**What the task asks**
Extract exactly those lines that lie between the start of the material and the line with "return mesh_piece(name, points, grid_faces(4, 192, True, True))", including both boundary lines and no others.

**Collected data**

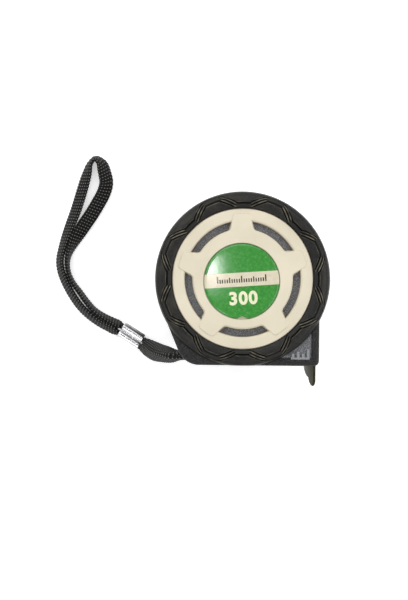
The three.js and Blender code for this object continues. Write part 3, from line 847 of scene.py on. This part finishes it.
def drop_vertices(mesh, unwanted):
    work = bmesh.new()
    work.from_mesh(mesh)
    work.verts.ensure_lookup_table()
    bmesh.ops.delete(work, geom=[work.verts[i] for i in np.nonzero(unwanted)[0]], context="VERTS")
    work.to_mesh(mesh)
    work.free()


make_plate("front_plate", 1, True, "front_disc")
make_plate("rear_plate", -1, False, "rear_disc")

# ---- Case halves ----


def case_outline():
    """A round case with a straight base, an upright front wall and a leaning rear wall."""
    base = -CASE_RADIUS
    tangent = math.pi + REAR_WALL_TILT
    foot = polar(CASE_RADIUS, tangent)
    fall = (foot[1] - base) / math.cos(REAR_WALL_TILT)
    corner_x = foot[0] + fall * math.sin(REAR_WALL_TILT)
    setback = REAR_CORNER_RADIUS / math.tan((math.pi / 2 + REAR_WALL_TILT) / 2)
    top = -math.acos(FRONT_WALL_X / CASE_RADIUS)
    r = FRONT_CORNER_RADIUS
    front_corner = arc(r, -math.pi / 2, 0, 9, FRONT_WALL_X - r, base + r)
    r = REAR_CORNER_RADIUS
    rear_corner = arc(r, tangent, 1.5 * math.pi, 20, corner_x + setback, base + r)
    return front_corner + arc(CASE_RADIUS, top, tangent, 150) + rear_corner


def ring_prism(name, outer, inner, low, high):
    """A ring with square edges."""
    rings = [(outer, low), (outer, high), (inner, high), (inner, low)]
    points = [(x, y, height) for radius, height in rings for x, y in disc_outline(radius, steps=192)]
    return mesh_piece(name, points, grid_faces(4, 192, True, True))


def pocket_block():
    half = 4.2
    out = polar(1, POCKET_ANGLE)
    across = np.array((-out[1], out[0])) * half
    start = np.array(STRAP_PIN) - out * 4.0
    end = start + out * 14
    corners = [start - across, end - across, end + across, start + across]
    return prism("pocket", corners, -1, half, edge=0.6, steps=4)


def make_case_half(name, side, node):
    shell = prism(name, case_outline(), GAP / 2, CORNER_HALF, edge=1.6, steps=6)
    seat = CASE_RADIUS + GAP
    right, foot = FRONT_WALL_X - PANEL_INSET, -CASE_RADIUS + PANEL_INSET
    panel = [(right, foot), (right, PANEL_TOP), (15, PANEL_TOP), (PANEL_LEFT, foot)]
    seams = [box_outline(right - SEAM_WIDTH, foot, right, PANEL_TOP),
             box_outline(PANEL_LEFT, foot, right, foot + SEAM_WIDTH)]
    cutters = [
        prism("seat", disc_outline(seat, steps=192), SEAT_HALF, CORNER_HALF + 1),
        ring_prism("groove", seat, BUMPER_SKIRT_RADIUS - GAP, SKIRT_HALF - GAP, SEAT_HALF + 1),
        prism("cavity", disc_outline(CAVITY_RADIUS), -1, CAVITY_HALF),
        prism("panel", panel, CORNER_HALF - PANEL_DEPTH, CORNER_HALF + 1),
        *(prism("seam", seam, CORNER_HALF - 1.5, CORNER_HALF) for seam in seams),
        pocket_block(),
        prism("channel", box_outline(4, -27.4, 40, -20.6), -1.5, 9.3),
        prism("hook_way", box_outline(23, -40, 41, -20.5), -1.6, 9.3),
    ]
    if side < 0:
        heads = [disc_outline(2.4, *polar(SCREW_CIRCLE_RADIUS, a), steps=40) for a in SCREW_ANGLES]
        cutters += [prism("head", head, 11.4, CORNER_HALF + 2) for head in heads]
    crisp(edge_rounding(cut_away(shell, cutters), 0.28), 42)
    dress(shell, GRAINED, "case", "case_plastic", node)
    shell.data.materials.append(ETCHED)
    for face in shell.data.polygons:
        x, y, out = (c / MM for c in face.center)
        floor = out < CORNER_HALF - 0.5 and abs(face.normal.z) > 0.9
        in_panel = x > PANEL_LEFT and y < PANEL_TOP
        face.material_index = int(floor and (math.hypot(x, y) < 25 or in_panel))
    return flip_side(shell, side)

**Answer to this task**
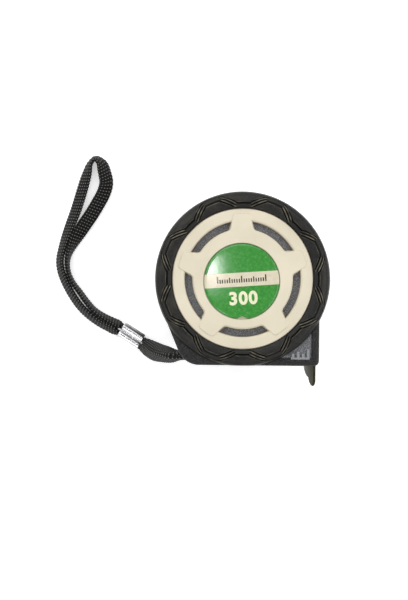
The three.js and Blender code for this object continues. Write part 3, from line 847 of scene.py on. This part finishes it.
def drop_vertices(mesh, unwanted):
    work = bmesh.new()
    work.from_mesh(mesh)
    work.verts.ensure_lookup_table()
    bmesh.ops.delete(work, geom=[work.verts[i] for i in np.nonzero(unwanted)[0]], context="VERTS")
    work.to_mesh(mesh)
    work.free()


make_plate("front_plate", 1, True, "front_disc")
make_plate("rear_plate", -1, False, "rear_disc")

# ---- Case halves ----


def case_outline():
    """A round case with a straight base, an upright front wall and a leaning rear wall."""
    base = -CASE_RADIUS
    tangent = math.pi + REAR_WALL_TILT
    foot = polar(CASE_RADIUS, tangent)
    fall = (foot[1] - base) / math.cos(REAR_WALL_TILT)
    corner_x = foot[0] + fall * math.sin(REAR_WALL_TILT)
    setback = REAR_CORNER_RADIUS / math.tan((math.pi / 2 + REAR_WALL_TILT) / 2)
    top = -math.acos(FRONT_WALL_X / CASE_RADIUS)
    r = FRONT_CORNER_RADIUS
    front_corner = arc(r, -math.pi / 2, 0, 9, FRONT_WALL_X - r, base + r)
    r = REAR_CORNER_RADIUS
    rear_corner = arc(r, tangent, 1.5 * math.pi, 20, corner_x + setback, base + r)
    return front_corner + arc(CASE_RADIUS, top, tangent, 150) + rear_corner


def ring_prism(name, outer, inner, low, high):
    """A ring with square edges."""
    rings = [(outer, low), (outer, high), (inner, high), (inner, low)]
    points = [(x, y, height) for radius, height in rings for x, y in disc_outline(radius, steps=192)]
    return mesh_piece(name, points, grid_faces(4, 192, True, True))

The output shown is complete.